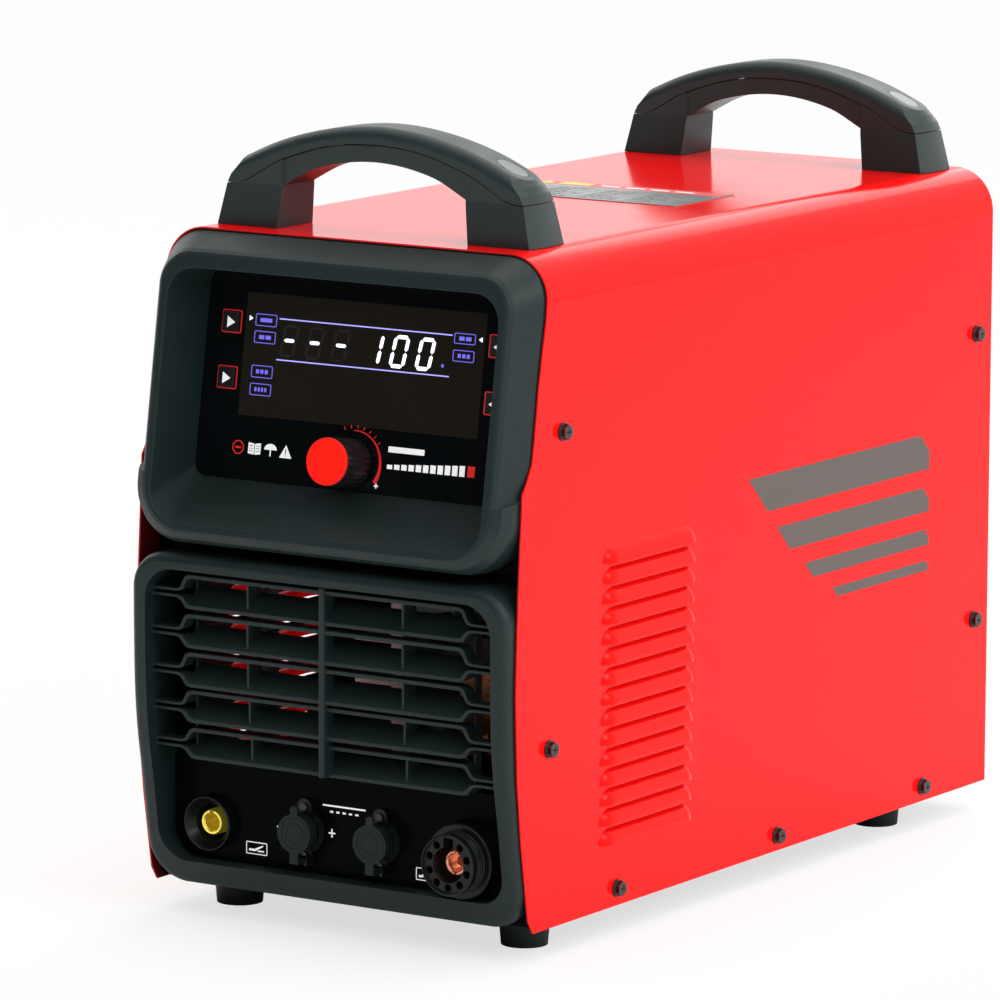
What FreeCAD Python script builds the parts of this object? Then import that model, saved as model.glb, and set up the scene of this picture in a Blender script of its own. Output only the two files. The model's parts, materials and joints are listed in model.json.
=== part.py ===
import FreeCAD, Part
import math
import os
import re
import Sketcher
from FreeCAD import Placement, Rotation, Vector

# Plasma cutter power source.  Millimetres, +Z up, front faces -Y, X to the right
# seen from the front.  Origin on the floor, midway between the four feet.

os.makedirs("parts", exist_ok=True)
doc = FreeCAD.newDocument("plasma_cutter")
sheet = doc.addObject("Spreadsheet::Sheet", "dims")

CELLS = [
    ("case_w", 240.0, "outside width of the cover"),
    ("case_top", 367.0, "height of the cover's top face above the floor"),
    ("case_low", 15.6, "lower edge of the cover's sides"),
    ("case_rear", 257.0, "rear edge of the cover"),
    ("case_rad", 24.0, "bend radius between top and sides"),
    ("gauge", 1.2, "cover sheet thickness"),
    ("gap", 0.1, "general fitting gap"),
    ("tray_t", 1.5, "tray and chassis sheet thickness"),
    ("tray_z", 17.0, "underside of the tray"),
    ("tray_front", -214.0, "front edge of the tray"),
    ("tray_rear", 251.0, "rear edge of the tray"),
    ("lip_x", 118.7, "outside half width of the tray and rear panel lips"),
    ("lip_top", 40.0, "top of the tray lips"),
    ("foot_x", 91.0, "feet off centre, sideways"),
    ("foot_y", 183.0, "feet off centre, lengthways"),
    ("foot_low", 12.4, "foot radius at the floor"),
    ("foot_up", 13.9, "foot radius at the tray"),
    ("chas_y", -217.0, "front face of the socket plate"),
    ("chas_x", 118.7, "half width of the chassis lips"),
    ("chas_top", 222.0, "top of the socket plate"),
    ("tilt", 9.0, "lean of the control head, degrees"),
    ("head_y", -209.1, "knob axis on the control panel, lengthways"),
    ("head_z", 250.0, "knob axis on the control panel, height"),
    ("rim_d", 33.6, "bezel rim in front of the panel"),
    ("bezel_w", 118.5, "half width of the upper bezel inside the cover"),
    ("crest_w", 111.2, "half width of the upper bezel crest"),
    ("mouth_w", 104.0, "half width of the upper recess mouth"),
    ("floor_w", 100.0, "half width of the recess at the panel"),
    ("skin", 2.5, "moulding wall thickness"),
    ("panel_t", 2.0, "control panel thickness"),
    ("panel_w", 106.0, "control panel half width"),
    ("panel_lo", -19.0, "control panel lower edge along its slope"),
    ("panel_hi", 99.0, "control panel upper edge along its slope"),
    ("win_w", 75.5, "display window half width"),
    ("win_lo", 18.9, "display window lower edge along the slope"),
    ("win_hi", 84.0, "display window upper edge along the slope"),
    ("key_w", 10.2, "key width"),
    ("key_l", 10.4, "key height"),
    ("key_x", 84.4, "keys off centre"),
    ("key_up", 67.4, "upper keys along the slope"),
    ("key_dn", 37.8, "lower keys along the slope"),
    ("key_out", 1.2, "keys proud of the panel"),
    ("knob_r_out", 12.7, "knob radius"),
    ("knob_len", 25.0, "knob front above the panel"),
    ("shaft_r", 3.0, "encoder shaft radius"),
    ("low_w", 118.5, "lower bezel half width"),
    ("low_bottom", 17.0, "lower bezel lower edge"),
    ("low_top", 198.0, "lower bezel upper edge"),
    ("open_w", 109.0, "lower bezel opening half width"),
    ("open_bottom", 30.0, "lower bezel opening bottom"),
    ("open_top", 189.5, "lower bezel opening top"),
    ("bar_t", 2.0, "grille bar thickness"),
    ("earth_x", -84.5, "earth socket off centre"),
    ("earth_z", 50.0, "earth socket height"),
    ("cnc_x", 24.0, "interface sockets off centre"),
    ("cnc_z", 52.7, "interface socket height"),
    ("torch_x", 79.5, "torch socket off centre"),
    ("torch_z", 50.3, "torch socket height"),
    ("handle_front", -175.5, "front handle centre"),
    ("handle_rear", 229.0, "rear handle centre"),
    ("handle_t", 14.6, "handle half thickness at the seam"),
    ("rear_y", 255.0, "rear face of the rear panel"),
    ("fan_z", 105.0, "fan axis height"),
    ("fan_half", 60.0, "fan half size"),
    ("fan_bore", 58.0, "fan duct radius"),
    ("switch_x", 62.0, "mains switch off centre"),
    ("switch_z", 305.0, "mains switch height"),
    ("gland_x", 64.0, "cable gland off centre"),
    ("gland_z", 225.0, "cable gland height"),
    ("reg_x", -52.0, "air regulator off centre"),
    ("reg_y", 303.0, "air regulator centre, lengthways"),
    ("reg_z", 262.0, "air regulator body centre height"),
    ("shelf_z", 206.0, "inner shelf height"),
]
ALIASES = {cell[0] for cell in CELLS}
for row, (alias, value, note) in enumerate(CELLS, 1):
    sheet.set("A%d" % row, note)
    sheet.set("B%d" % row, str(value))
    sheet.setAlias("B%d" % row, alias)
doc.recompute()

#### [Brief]
Each line of the material should be duplicated exactly, please.

#### [Task output]
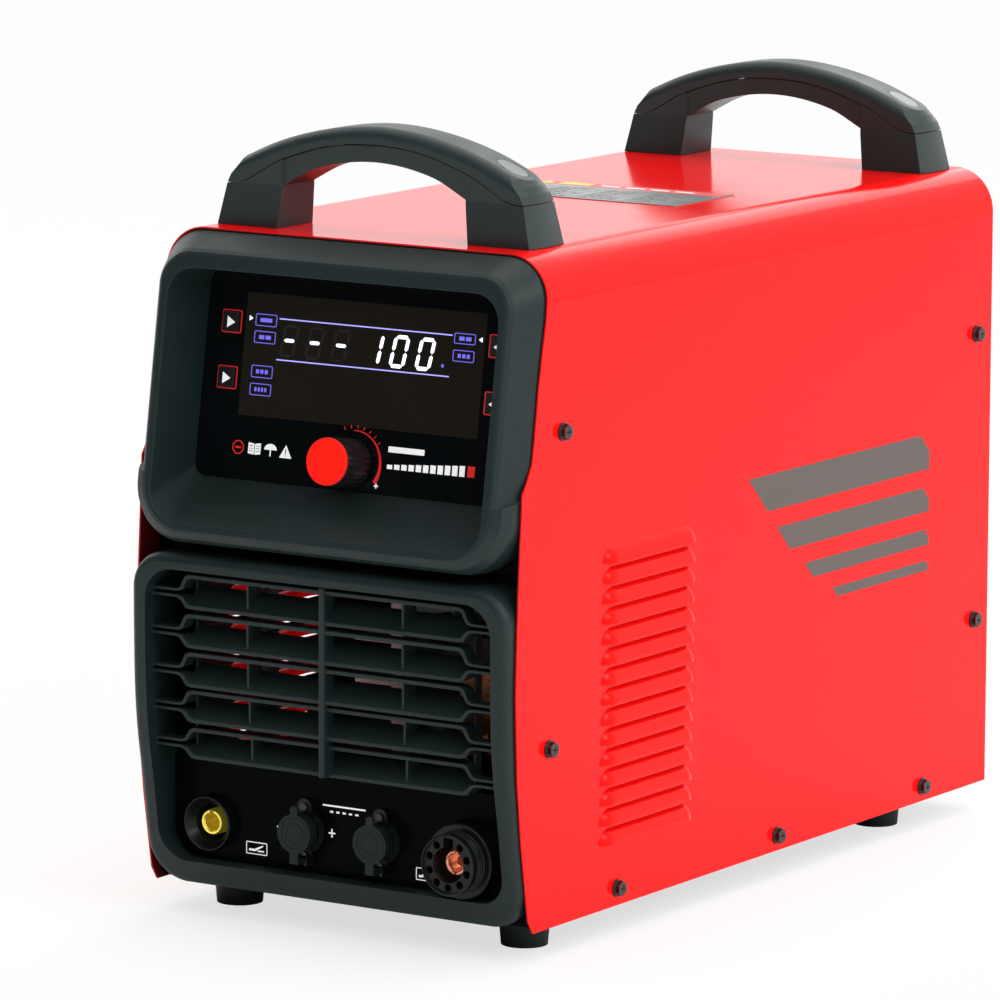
What FreeCAD Python script builds the parts of this object? Then import that model, saved as model.glb, and set up the scene of this picture in a Blender script of its own. Output only the two files. The model's parts, materials and joints are listed in model.json.
=== part.py ===
import FreeCAD, Part
import math
import os
import re
import Sketcher
from FreeCAD import Placement, Rotation, Vector

# Plasma cutter power source.  Millimetres, +Z up, front faces -Y, X to the right
# seen from the front.  Origin on the floor, midway between the four feet.

os.makedirs("parts", exist_ok=True)
doc = FreeCAD.newDocument("plasma_cutter")
sheet = doc.addObject("Spreadsheet::Sheet", "dims")

CELLS = [
    ("case_w", 240.0, "outside width of the cover"),
    ("case_top", 367.0, "height of the cover's top face above the floor"),
    ("case_low", 15.6, "lower edge of the cover's sides"),
    ("case_rear", 257.0, "rear edge of the cover"),
    ("case_rad", 24.0, "bend radius between top and sides"),
    ("gauge", 1.2, "cover sheet thickness"),
    ("gap", 0.1, "general fitting gap"),
    ("tray_t", 1.5, "tray and chassis sheet thickness"),
    ("tray_z", 17.0, "underside of the tray"),
    ("tray_front", -214.0, "front edge of the tray"),
    ("tray_rear", 251.0, "rear edge of the tray"),
    ("lip_x", 118.7, "outside half width of the tray and rear panel lips"),
    ("lip_top", 40.0, "top of the tray lips"),
    ("foot_x", 91.0, "feet off centre, sideways"),
    ("foot_y", 183.0, "feet off centre, lengthways"),
    ("foot_low", 12.4, "foot radius at the floor"),
    ("foot_up", 13.9, "foot radius at the tray"),
    ("chas_y", -217.0, "front face of the socket plate"),
    ("chas_x", 118.7, "half width of the chassis lips"),
    ("chas_top", 222.0, "top of the socket plate"),
    ("tilt", 9.0, "lean of the control head, degrees"),
    ("head_y", -209.1, "knob axis on the control panel, lengthways"),
    ("head_z", 250.0, "knob axis on the control panel, height"),
    ("rim_d", 33.6, "bezel rim in front of the panel"),
    ("bezel_w", 118.5, "half width of the upper bezel inside the cover"),
    ("crest_w", 111.2, "half width of the upper bezel crest"),
    ("mouth_w", 104.0, "half width of the upper recess mouth"),
    ("floor_w", 100.0, "half width of the recess at the panel"),
    ("skin", 2.5, "moulding wall thickness"),
    ("panel_t", 2.0, "control panel thickness"),
    ("panel_w", 106.0, "control panel half width"),
    ("panel_lo", -19.0, "control panel lower edge along its slope"),
    ("panel_hi", 99.0, "control panel upper edge along its slope"),
    ("win_w", 75.5, "display window half width"),
    ("win_lo", 18.9, "display window lower edge along the slope"),
    ("win_hi", 84.0, "display window upper edge along the slope"),
    ("key_w", 10.2, "key width"),
    ("key_l", 10.4, "key height"),
    ("key_x", 84.4, "keys off centre"),
    ("key_up", 67.4, "upper keys along the slope"),
    ("key_dn", 37.8, "lower keys along the slope"),
    ("key_out", 1.2, "keys proud of the panel"),
    ("knob_r_out", 12.7, "knob radius"),
    ("knob_len", 25.0, "knob front above the panel"),
    ("shaft_r", 3.0, "encoder shaft radius"),
    ("low_w", 118.5, "lower bezel half width"),
    ("low_bottom", 17.0, "lower bezel lower edge"),
    ("low_top", 198.0, "lower bezel upper edge"),
    ("open_w", 109.0, "lower bezel opening half width"),
    ("open_bottom", 30.0, "lower bezel opening bottom"),
    ("open_top", 189.5, "lower bezel opening top"),
    ("bar_t", 2.0, "grille bar thickness"),
    ("earth_x", -84.5, "earth socket off centre"),
    ("earth_z", 50.0, "earth socket height"),
    ("cnc_x", 24.0, "interface sockets off centre"),
    ("cnc_z", 52.7, "interface socket height"),
    ("torch_x", 79.5, "torch socket off centre"),
    ("torch_z", 50.3, "torch socket height"),
    ("handle_front", -175.5, "front handle centre"),
    ("handle_rear", 229.0, "rear handle centre"),
    ("handle_t", 14.6, "handle half thickness at the seam"),
    ("rear_y", 255.0, "rear face of the rear panel"),
    ("fan_z", 105.0, "fan axis height"),
    ("fan_half", 60.0, "fan half size"),
    ("fan_bore", 58.0, "fan duct radius"),
    ("switch_x", 62.0, "mains switch off centre"),
    ("switch_z", 305.0, "mains switch height"),
    ("gland_x", 64.0, "cable gland off centre"),
    ("gland_z", 225.0, "cable gland height"),
    ("reg_x", -52.0, "air regulator off centre"),
    ("reg_y", 303.0, "air regulator centre, lengthways"),
    ("reg_z", 262.0, "air regulator body centre height"),
    ("shelf_z", 206.0, "inner shelf height"),
]
ALIASES = {cell[0] for cell in CELLS}
for row, (alias, value, note) in enumerate(CELLS, 1):
    sheet.set("A%d" % row, note)
    sheet.set("B%d" % row, str(value))
    sheet.setAlias("B%d" % row, alias)
doc.recompute()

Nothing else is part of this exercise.